While technology drivers are often overstated in many futures intelligence exercises – particularly those conducted by individuals with their own stake in a given development or industry sector – there is no denying that from the perspective of certain intelligence accounts technology is often the defining feature around which other social, political, economic, and military events develop.

And it is not merely the rate of adoption within general societies that must be considered by intelligence professionals seeking a greater level of predictive analysis. The pace of hostile innovation has also radically accelerated, particularly when it comes to adoption of new technologies that enable asymmetric engagement, and which support the resilience of non-state actors under intense selection pressures.
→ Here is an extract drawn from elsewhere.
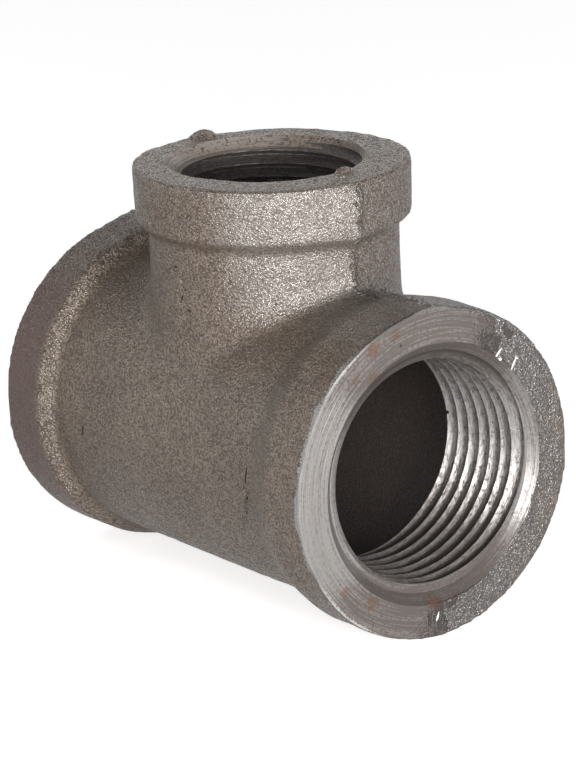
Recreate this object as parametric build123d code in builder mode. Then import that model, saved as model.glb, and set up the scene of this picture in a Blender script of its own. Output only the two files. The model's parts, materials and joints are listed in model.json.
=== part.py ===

Many of these innovations are decidedly less than high tech – but as little as a decade ago still would have been the stuff of science fiction and laughed out of the briefing room had any intelligence analyst been foresighted (and naively foolish) enough to raise them as potential issues. We would do well to ensure that our current analytic environments do not likewise encourage such a narrow minded focus that would miss the sweeping rate of change that is bearing down on us, even as ridiculous as any given manifestation sometimes may seem from our current vantage point.

This is one of the reasons we seek to encourage the jesters, and to exhort the courtiers and fops to admit a bit more levity into their dance. For somewhere in the scullery there is a hard working young analyst that listens, and nurtures their own private vision of a future that may well be more probable than any included in the official powerpoint decks. If that analyst does not come forward for fear of the reaction within his shop’s environment, or is not given the opportunity to cultivate and explore those ideas, the loss of that concept may well contain the seeds of the next failure of imagination.